### What to do
Everything from the line with "discharge_plug();" through the line with "points = [vertex.co" should be repeated exactly, both of those lines included, and nothing else.

[Begin Stored data]

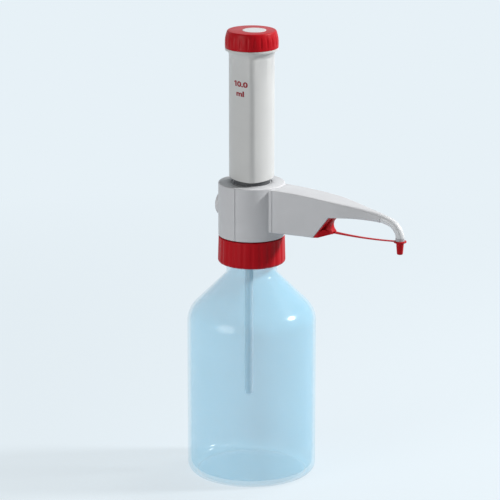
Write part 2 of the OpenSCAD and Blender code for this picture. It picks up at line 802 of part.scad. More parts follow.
discharge_ball_r = discharge_ball_d / 2;
discharge_ball_z = discharge_seat_z + discharge_seat_t + 0.05
    + sqrt(pow(discharge_ball_r, 2) - pow(discharge_seat_bore / 2, 2));
SPRING_TURNS = 5;
SPRING_STEPS = 16;
SPRING_SIDES = 8;
spring_wire_r = 0.3;
spring_r = 1.9;

module discharge_seat() {
    color([0.95, 0.95, 0.93]) translate([tower_x, 0, 0])
        ring(discharge_seat_bore / 2, tower_bore_r, discharge_seat_z, discharge_seat_z + discharge_seat_t);
}

module discharge_ball() {
    color([0.75, 0.72, 0.75]) translate([tower_x, 0, discharge_ball_z])
        sphere(d = discharge_ball_d, $fn = SMALL_FN);
}

// Coil of round wire between the ball and the plug
module discharge_spring() {
    z0 = discharge_ball_z + discharge_ball_r * 0.7 + spring_wire_r; // the coil rests on the ball's shoulder
    z1 = liner_z - plug_drop - spring_wire_r - face_gap / 2;
    n = SPRING_TURNS * SPRING_STEPS;
    points = [for (i = [0:n], j = [0:SPRING_SIDES - 1])
        let (
            a = 360 * i / SPRING_STEPS,
            b = 360 * j / SPRING_SIDES,
            r = spring_r + spring_wire_r * cos(b)
        )
        [r * cos(a), r * sin(a), z0 + (z1 - z0) * i / n + spring_wire_r * sin(b)]];
    near_half = [for (i = [0:n - 1], j = [0:SPRING_SIDES - 1])
        [i * SPRING_SIDES + j, i * SPRING_SIDES + (j + 1) % SPRING_SIDES,
         (i + 1) * SPRING_SIDES + j]];
    far_half = [for (i = [0:n - 1], j = [0:SPRING_SIDES - 1])
        [i * SPRING_SIDES + (j + 1) % SPRING_SIDES, (i + 1) * SPRING_SIDES + (j + 1) % SPRING_SIDES,
         (i + 1) * SPRING_SIDES + j]];
    ends = [
        [for (j = [0:SPRING_SIDES - 1]) SPRING_SIDES - 1 - j],
        [for (j = [0:SPRING_SIDES - 1]) n * SPRING_SIDES + j]
    ];
    color([0.8, 0.8, 0.82]) translate([tower_x, 0, 0])
        polyhedron(points, concat(near_half, far_half, ends), convexity = 8);
}

module discharge_plug() {
    slot_w = 0.9;
    slot_depth = 0.4;
    color([0.95, 0.95, 0.93]) difference() {
        rod_up(tower_x, liner_z - plug_drop, 2 * tower_bore_r, 2 * plug_drop);
        translate([tower_x - slot_w / 2, -2 * tower_bore_r, tower_top_z - slot_depth])
            cube([slot_w, 4 * tower_bore_r, slot_depth + cut]);
        rod_up(tower_x, liner_z - plug_drop - cut, liner_bore_d, plug_drop + cut);
        rod_along(tower_x, liner_z, liner_bore_d, 2 * tower_r);
        rod_along(tower_x + liner_d / 2, liner_z, liner_d, 2 * tower_r);
    }
}

// ---------------------------------------------------------------- filling valve and suction tube

filling_ball_r = filling_ball_d / 2;
filling_bore_r = 1.7;
filling_ball_z = valve_well_z - ball_lift - filling_ball_r - 0.05;
filling_seat_z = filling_ball_z - 0.05 - sqrt(pow(filling_ball_r, 2) - pow(filling_bore_r, 2));
suction_bore_r = suction_d / 2 - suction_wall;
extension_out = 2; // how far the pushed-in extension stands out below the suction tube
hex_h = 4.3;
hex_r = 8;
collar_h = 7.6;
nipple_l = 10;
hex_z = flange_z - face_gap - hex_h;
suction_top_z = hex_z - collar_h;
nipple_z = suction_top_z - nipple_l;

module filling_valve() {
    body_d = valve_well_d - face_gap;
    cage_d = filling_ball_d + 1;
    x = -filling_back;
    color([0.92, 0.92, 0.9]) difference() {
        union() {
            rod_up(x, hex_z, body_d, valve_well_z - hex_z);
            translate([x, 0, hex_z]) cylinder(r = hex_r, h = hex_h, $fn = 6);
            rod_up(x, suction_top_z, suction_d + 2, collar_h);
            rod_up(x, nipple_z, 2 * suction_bore_r, nipple_l + cut);
        }
        rod_up(x, nipple_z - cut, 2 * filling_bore_r, filling_seat_z - nipple_z + 2 * cut);
        rod_up(x, filling_seat_z, cage_d, housing_h);
    }
}

module filling_ball() {
    color([0.75, 0.72, 0.75]) translate([-filling_back, 0, filling_ball_z])
        sphere(d = filling_ball_d, $fn = SMALL_FN);
}

module suction_tube() {
    color([0.9, 0.93, 0.95]) translate([-filling_back, 0, 0])
        ring(suction_bore_r, suction_d / 2, suction_end, suction_top_z);
}

module suction_extension() {
    outer_r = suction_bore_r - run_gap;
    end_z = suction_end - extension_out;
    color([0.9, 0.93, 0.95]) translate([-filling_back, 0, 0])
        ring(outer_r - extension_wall, outer_r, end_z, nipple_z - extension_room);
}

// ---------------------------------------------------------------- vent plug

spigot_r = vent_bore_d / 2 - run_gap;
vent_face_x = housing_d / 2 + vent_out;
vent_head_l = vent_face_x - plate_r - face_gap;
vent_groove_z = vent_head_l + 2;
vent_groove_l = 1.8;
vent_groove_r = spigot_r - 1.2;
vent_seal_gap = 0.03;

// Frame of the vent plug: +Z points into the housing from the plug's outer face
module at_vent() {
    translate([-vent_face_x, 0, vent_z]) rotate([0, 90, 0]) children();
}

module vent_plug() {
    end = vent_head_l + vent_bore_l - 0.6;
    color([0.9, 0.91, 0.92]) at_vent() turned([
        [0, 0, 0],
        [vent_d / 2, 0, 1],
        [vent_d / 2, vent_head_l, 0],
        [spigot_r, vent_head_l, 0],
        [spigot_r, vent_groove_z, 0],
        [vent_groove_r, vent_groove_z, 0],
        [vent_groove_r, vent_groove_z + vent_groove_l, 0],
        [spigot_r, vent_groove_z + vent_groove_l, 0],
        [spigot_r, end, 0.5],
        [0, end, 0]
    ]);
}

module vent_seal() {
    color([0.15, 0.15, 0.15]) at_vent()
        ring(vent_groove_r, vent_bore_d / 2 - vent_seal_gap, vent_groove_z, vent_groove_z + vent_groove_l);
}

// ---------------------------------------------------------------- dosing cylinder

module glass_cylinder() {
    color([0.8, 0.9, 0.95, 0.5])
        ring(cylinder_bore_d / 2, cylinder_r, cylinder_z, cylinder_top_z);
}

module cylinder_seal() {
    color([0.95, 0.95, 0.93]) ring(cylinder_bore_d / 2, cylinder_r, seal_z, cylinder_z);
}

module cylinder_jacket() {
    inner = jacket_r - jacket_wall;
    grip_l = 5; // length over which the jacket's top holds the cylinder
    grip_taper = 4;
    color([0.9, 0.91, 0.92]) turned([
        [inner, jacket_z, 0],
        [jacket_r, jacket_z, 0],
        [jacket_r, jacket_top_z, 0.8],
        [jacket_lip_r, jacket_top_z, 0],
        [jacket_lip_r, cylinder_top_z, 0],
        [cylinder_r + face_gap / 2, cylinder_top_z, 0],
        [cylinder_r + face_gap / 2, cylinder_top_z - grip_l, 0],
        [inner, cylinder_top_z - grip_l - grip_taper, 0]
    ]);
}

module jacket_nut() {
    color([0.8, 0.81, 0.82])
        ring(jacket_r + face_gap / 2, jacket_nut_r, jacket_nut_z, jacket_nut_z + jacket_nut_h);
}

// ---------------------------------------------------------------- piston

piston_r = cylinder_bore_d / 2 - 0.35;
piston_groove_r = piston_r - 1.2;
piston_groove_l = 1.8;
piston_grooves = [piston_z + 2, piston_z + piston_l - 4];
piston_seal_gap = 0.03;

module piston_head() {
    color([0.95, 0.95, 0.93]) difference() {
        translate([0, 0, piston_z]) cylinder(r = piston_r, h = piston_l);
        for (z = piston_grooves) ring(piston_groove_r, piston_r + cut, z, z + piston_groove_l);
        translate([0, 0, piston_z + piston_l - rod_socket]) cylinder(d = rod_d, h = rod_socket + cut);
    }
}

module piston_seals() {
    seal_r = cylinder_bore_d / 2 - piston_seal_gap;
    color([0.85, 0.85, 0.84])
        for (z = piston_grooves) ring(piston_groove_r, seal_r, z, z + piston_groove_l);
}

module piston_rod() {
    foot = piston_z + piston_l - rod_socket;
    top = cap_z + nut_on_rod_h + 1;
    color([0.85, 0.86, 0.87]) turned([
        [0, foot, 0],
        [rod_d / 2, foot, 0],
        [rod_d / 2, deck_z - 2 * rod_shoulder_t, 0],
        [rod_shoulder_r, deck_z - rod_shoulder_t, 0],
        [rod_shoulder_r, deck_z, 0],
        [rod_thread_r, deck_z, 0],
        [rod_thread_r, top, 0.6],
        [0, top, 0]
    ]);
}

module rod_nut() {
    nut_r = 10;
    slot_w = 2.2;
    slot_depth = 1.8;
    top = cap_z + nut_on_rod_h;
    color([0.8, 0.81, 0.82]) difference() {
        ring(rod_thread_r, nut_r, cap_z, top);
        translate([-nut_r - cut, -slot_w / 2, top - slot_depth])
            cube([2 * (nut_r + cut), slot_w, slot_depth + cut]);
    }
}

// ---------------------------------------------------------------- piston sleeve

// Outline with three round lobes and the same width all round, drawn in by inset
function lobed(inset) =
    let (small = lobe_r - inset, large = sleeve_w - lobe_r - inset)
    [for (k = [0:2], part = [0, 1], i = [0:ARC_STEPS - 1])
        let (
            lobe = 180 + 120 * k,
            bearing = part == 0 ? lobe : lobe + 240,
            centre = lobe_offset * [cos(bearing), sin(bearing)],
            a = lobe - 30 + 60 * part + 60 * i / ARC_STEPS,
            r = part == 0 ? small : large
        )
        centre + r * [cos(a), sin(a)]];

flange_r = cap_d / 2;
flange_edge = 1.7;
flare_h = 5.2;
flare_in = 1.1; // how far the flare starts inside the sleeve's side
spigot_out_r = 16.5;
spigot_in_r = 14;
spigot_h = 8;

// Flare that widens the sleeve to the round flange under the cap
module sleeve_flare() {
    r0 = sleeve_w / 2 - flare_in;
    r_in = lobe_offset + lobe_r - sleeve_wall + face_gap;
    z1 = cap_z - flange_edge;
    rotate_extrude() polygon(concat(
        [[r_in, z1 - flare_h]],
        [for (i = [0:ARC_STEPS]) let (a = 90 * i / ARC_STEPS)
            [r0 + (flange_r - r0) * (1 - cos(a)), z1 - flare_h + flare_h * sin(a)]],
        [[flange_r, cap_z], [r_in, cap_z]]
    ));
}

module piston_sleeve() {
    color([0.87, 0.87, 0.86]) difference() {
        union() {
            translate([0, 0, sleeve_z]) linear_extrude(sleeve_l + deck_t) polygon(lobed(0));
            sleeve_flare();
            translate([0, 0, cap_z - cut]) cylinder(r = spigot_out_r, h = spigot_h + cut);
        }
        translate([0, 0, sleeve_z - cut]) linear_extrude(sleeve_l + cut) polygon(lobed(sleeve_wall));
        translate([0, 0, deck_z - cut]) cylinder(r = rod_thread_r + run_gap, h = deck_t + 2 * cut);
        translate([0, 0, cap_z]) cylinder(r = spigot_in_r, h = spigot_h + cut);
    }
}

// ---------------------------------------------------------------- screw cap

module top_cap() {
    z0 = cap_z + face_gap;
    bend_up = z0 + 0.42 * cap_h;
    waist_r = 40; // radius of the soft bend between the cap's straight side and its cone
    groove_r = 0.9;
    groove_out = 0.35;
    groove_turn = 0.37; // share of a pitch by which the first groove is turned from +X
    roof_t = 4.2;
    lean = atan2(cap_d - cap_top_d, 2 * (cap_top_z - bend_up));
    color([0.68, 0.06, 0.1]) difference() {
        turned([
            [0, z0, 0],
            [cap_d / 2, z0, 0.3],
            [cap_d / 2, bend_up, waist_r],
            [cap_top_d / 2, cap_top_z, 0.8],
            [0, cap_top_z, 0]
        ]);
        translate([0, 0, z0 - cut]) cylinder(r = spigot_out_r + run_gap, h = cap_h - roof_t + cut);
        translate([disc_offset, 0, cap_top_z - disc_t]) cylinder(d = disc_d, h = disc_t + cut);
        for (i = [0:cap_grooves - 1])
            rotate([0, 0, (i + groove_turn) * 360 / cap_grooves])
                translate([cap_d / 2 + groove_out, 0, 0]) {
                    translate([0, 0, z0 - cut])
                        cylinder(r = groove_r, h = bend_up - z0 + 2 * cut, $fn = SMALL_FN);
                    translate([0, 0, bend_up]) rotate([0, -lean, 0]) translate([0, 0, -cut])
                        cylinder(r = groove_r, h = cap_top_z - bend_up + cut - 0.4, $fn = SMALL_FN);
                }
    }
}

disc_t = 1.2;
disc_proud = 0.15;

module cap_disc() {
    color("white") translate([disc_offset, 0, 0]) turned([
        [0, cap_top_z - disc_t, 0],
        [disc_d / 2 - face_gap / 2, cap_top_z - disc_t, 0],
        [disc_d / 2 - face_gap / 2, cap_top_z + disc_proud, 0.3],
        [0, cap_top_z + disc_proud, 0]
    ]);
}

bottle();
neck_seal();
collar_nut();
valve_block();
rear_shell();
front_shell();
arm_cover();
vent_plug();
vent_seal();
glass_cylinder();
cylinder_seal();
cylinder_jacket();
jacket_nut();
piston_head();
piston_seals();
piston_rod();
rod_nut();
piston_sleeve();
top_cap();
cap_disc();
filling_valve();
filling_ball();
suction_tube();
suction_extension();
discharge_seat();
discharge_ball();
discharge_spring();
discharge_plug();
liner_tube();
discharge_tube();
nozzle_ring();
nozzle_tip();
cap_holder();
cap_strap();
nozzle_cap();
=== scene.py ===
"""Finished pieces, materials and stage of a bottle top dispenser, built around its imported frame.

Sizes in the groups below are in millimetres. Every piece sits at the origin, with its place in its mesh.
"""

import json
import math

import bpy
from bpy.props import FloatProperty, FloatVectorProperty, IntProperty, PointerProperty
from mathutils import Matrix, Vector

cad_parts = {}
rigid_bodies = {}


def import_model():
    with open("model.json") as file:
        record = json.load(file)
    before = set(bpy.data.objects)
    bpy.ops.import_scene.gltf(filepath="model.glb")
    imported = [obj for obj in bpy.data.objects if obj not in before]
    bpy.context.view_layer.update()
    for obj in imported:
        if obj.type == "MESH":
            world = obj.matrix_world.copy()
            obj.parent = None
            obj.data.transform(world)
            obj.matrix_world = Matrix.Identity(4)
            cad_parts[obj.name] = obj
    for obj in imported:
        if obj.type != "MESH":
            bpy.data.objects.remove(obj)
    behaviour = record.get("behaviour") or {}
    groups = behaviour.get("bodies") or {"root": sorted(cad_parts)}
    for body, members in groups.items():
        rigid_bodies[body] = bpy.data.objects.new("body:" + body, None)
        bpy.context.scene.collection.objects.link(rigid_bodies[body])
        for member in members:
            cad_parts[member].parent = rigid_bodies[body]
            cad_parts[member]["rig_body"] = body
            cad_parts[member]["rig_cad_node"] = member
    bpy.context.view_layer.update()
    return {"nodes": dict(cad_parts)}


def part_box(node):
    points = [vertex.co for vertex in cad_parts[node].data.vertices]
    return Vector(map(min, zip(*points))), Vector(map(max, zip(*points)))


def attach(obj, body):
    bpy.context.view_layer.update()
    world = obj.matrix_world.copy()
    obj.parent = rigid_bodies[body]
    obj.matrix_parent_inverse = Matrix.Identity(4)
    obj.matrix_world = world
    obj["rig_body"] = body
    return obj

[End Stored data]

### Solved problem
discharge_plug();
liner_tube();
discharge_tube();
nozzle_ring();
nozzle_tip();
cap_holder();
cap_strap();
nozzle_cap();
=== scene.py ===
"""Finished pieces, materials and stage of a bottle top dispenser, built around its imported frame.

Sizes in the groups below are in millimetres. Every piece sits at the origin, with its place in its mesh.
"""

import json
import math

import bpy
from bpy.props import FloatProperty, FloatVectorProperty, IntProperty, PointerProperty
from mathutils import Matrix, Vector

cad_parts = {}
rigid_bodies = {}


def import_model():
    with open("model.json") as file:
        record = json.load(file)
    before = set(bpy.data.objects)
    bpy.ops.import_scene.gltf(filepath="model.glb")
    imported = [obj for obj in bpy.data.objects if obj not in before]
    bpy.context.view_layer.update()
    for obj in imported:
        if obj.type == "MESH":
            world = obj.matrix_world.copy()
            obj.parent = None
            obj.data.transform(world)
            obj.matrix_world = Matrix.Identity(4)
            cad_parts[obj.name] = obj
    for obj in imported:
        if obj.type != "MESH":
            bpy.data.objects.remove(obj)
    behaviour = record.get("behaviour") or {}
    groups = behaviour.get("bodies") or {"root": sorted(cad_parts)}
    for body, members in groups.items():
        rigid_bodies[body] = bpy.data.objects.new("body:" + body, None)
        bpy.context.scene.collection.objects.link(rigid_bodies[body])
        for member in members:
            cad_parts[member].parent = rigid_bodies[body]
            cad_parts[member]["rig_body"] = body
            cad_parts[member]["rig_cad_node"] = member
    bpy.context.view_layer.update()
    return {"nodes": dict(cad_parts)}


def part_box(node):
    points = [vertex.co for vertex in cad_parts[node].data.vertices]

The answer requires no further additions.